I actually never read about it, so I can't make any claims about it's significance.
Your last phrasing of the problem I believe doesn't help much. You are given a group G, and a non-trivial subset H, finding an f that is the identity when restricted to H is trivial. Just let f be the identity map!. But I'm not quite sure that is what you had in mind.
Now, let's try another way, let's say you have a group G, an endomorphism f and a non-trivial subset H such that x in H implies f(x) = x. Is H the only subset, or the largest subset with this property?
To answer this, we may investigate what the set of all such elements would look like?
Define H as a subset of G that contain the elements of G such that x in H implies f(x) = x.
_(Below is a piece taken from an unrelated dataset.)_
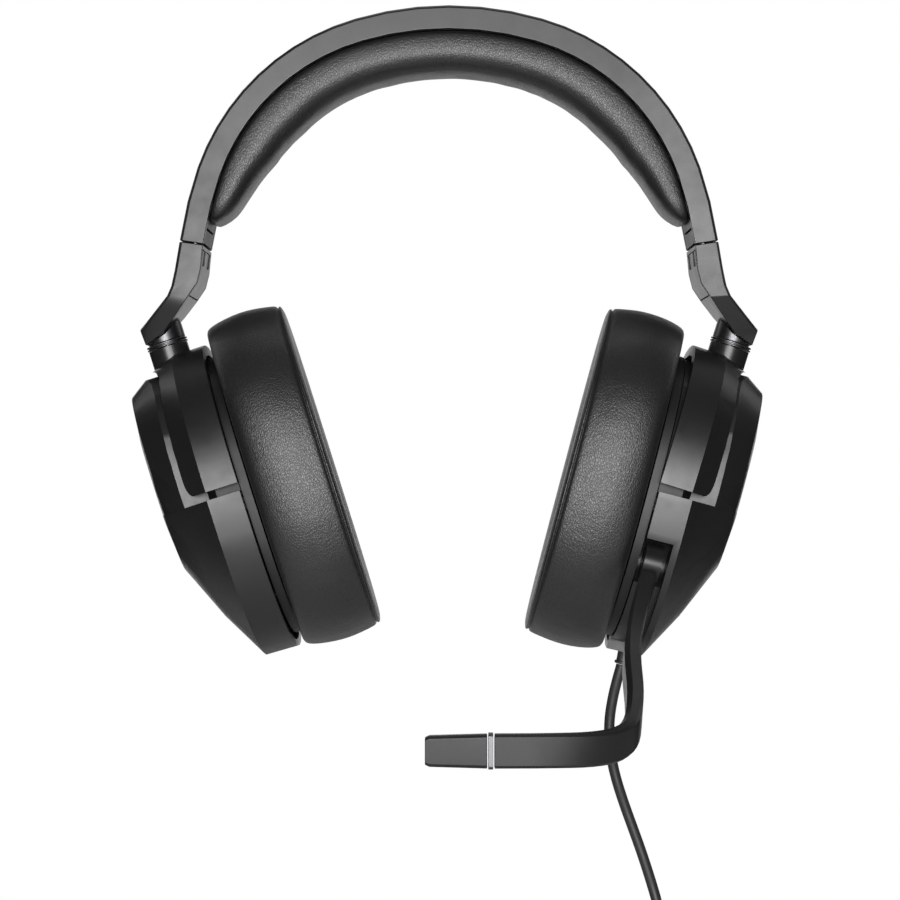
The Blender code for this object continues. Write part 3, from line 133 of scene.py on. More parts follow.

H is non-empty and contains the identity, as shown earlier.
H is closed under the binary operation: assume there is a non trivial x that is preserved by f, i.e f(x) = x in H. Then we know that f(xx) = f(x)f(x) since f is a homomorphism. But we must have f(xx) = f(x)f(x) = xx. So xx also satisfy this property and are in H.
H contains the inverse of each element: 1 = f(1) = f(x x^{-1}) = f(x) f(x^{-1}) = x f(x^{-1}), so that f(x^{-1})= x^{-1}
Hence you may conclude that H is a group (cyclic subgroup if we picked only x), and the restriction of f to H is a homomorphism(injective). It is also the smallest subgroup of G that has f(x) = x for some x in G.
If G is generated by a set X, and the endomorphism f preserve each element in that set, i.e f(x) = x for each x in X, then f is the identity map!
So you may conclude from this discussion that if H is a subset of G, where f(x) = x for all x in H, then there's a subgroup K of G generated by H such that f(K) = K.Does this help?